In order to make the most of emissions trading, companies may need to set up systems for collecting information on emissions reductions opportunities. In many firms, such opportunities often go unnoticed because they are not centrally reported. The costs of such opportunities will also need to be recorded so that the best package of measures can be carried out.
With this information, companies will be able to compare the costs of reducing emissions with the cost of buying additional permits (or, conversely, the benefits of selling surplus permits against the costs of beating the target). This approach can be summarised in a cost-abatement curve, above, which shows the relative costs of abatement measures compared to potential permit prices. This is the fundamental process your company will need to go through to manage carbon trading.

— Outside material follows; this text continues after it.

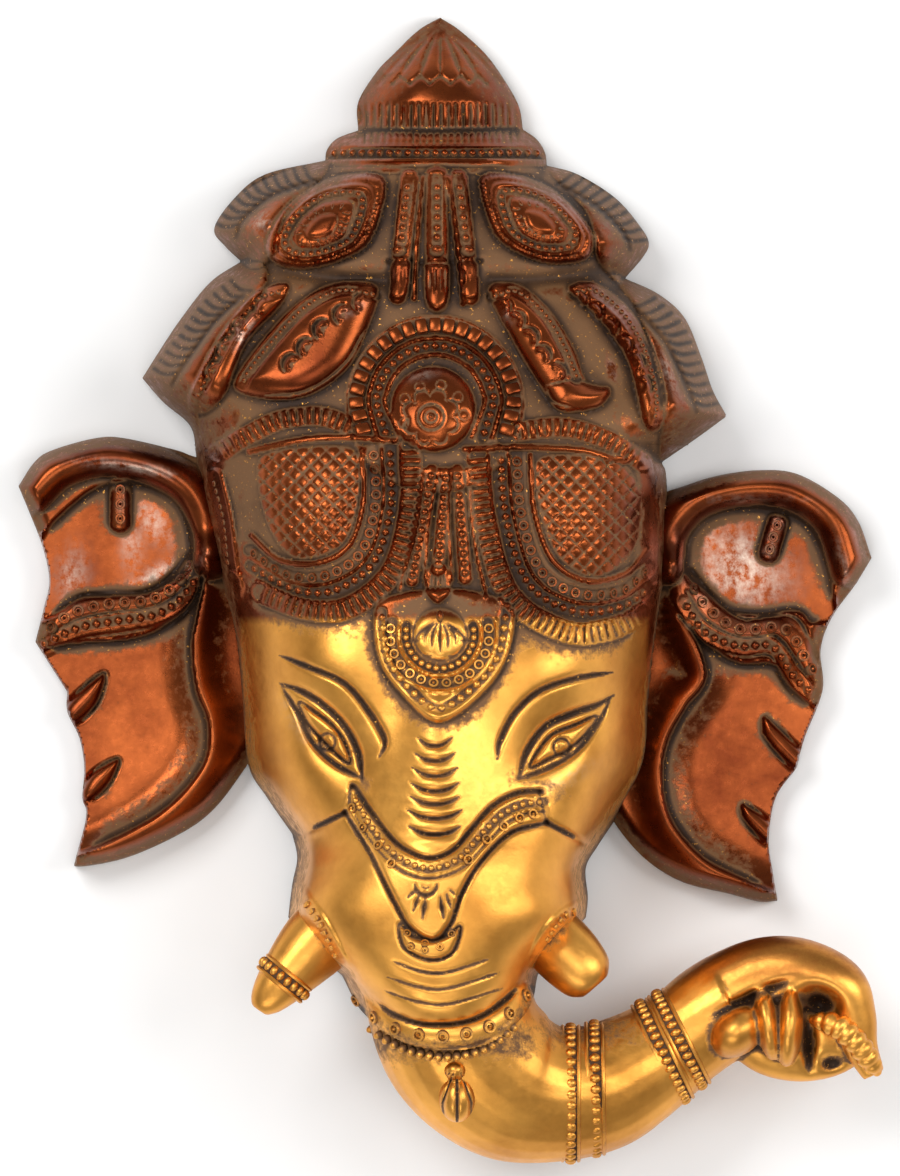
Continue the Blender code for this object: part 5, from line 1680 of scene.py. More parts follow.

It will also be important for those managing emissions trading to link into the company’s overall business objectives. The implications of changes to production levels, processes, outsourcing and acquisition decisions will need to be taken on board. This may require the development of new communication channels within the company, since these functions are often dealt with by distinct departments. Armed with this knowledge of abatement costs and likely business developments, managers will be in a position to tackle the question of whether or not to trade.
There may be a ‘gateway’ restriction on the amount of permits that can be sold by companies with an efficiency target rather than an absolute carbon target. This is to prevent a devaluation which might result if the market was flooded with cheap permits. There will not, however, be a restriction on the number of permits bought by companies with efficiency targets. This gateway does not apply to any company with an absolute carbon reduction target.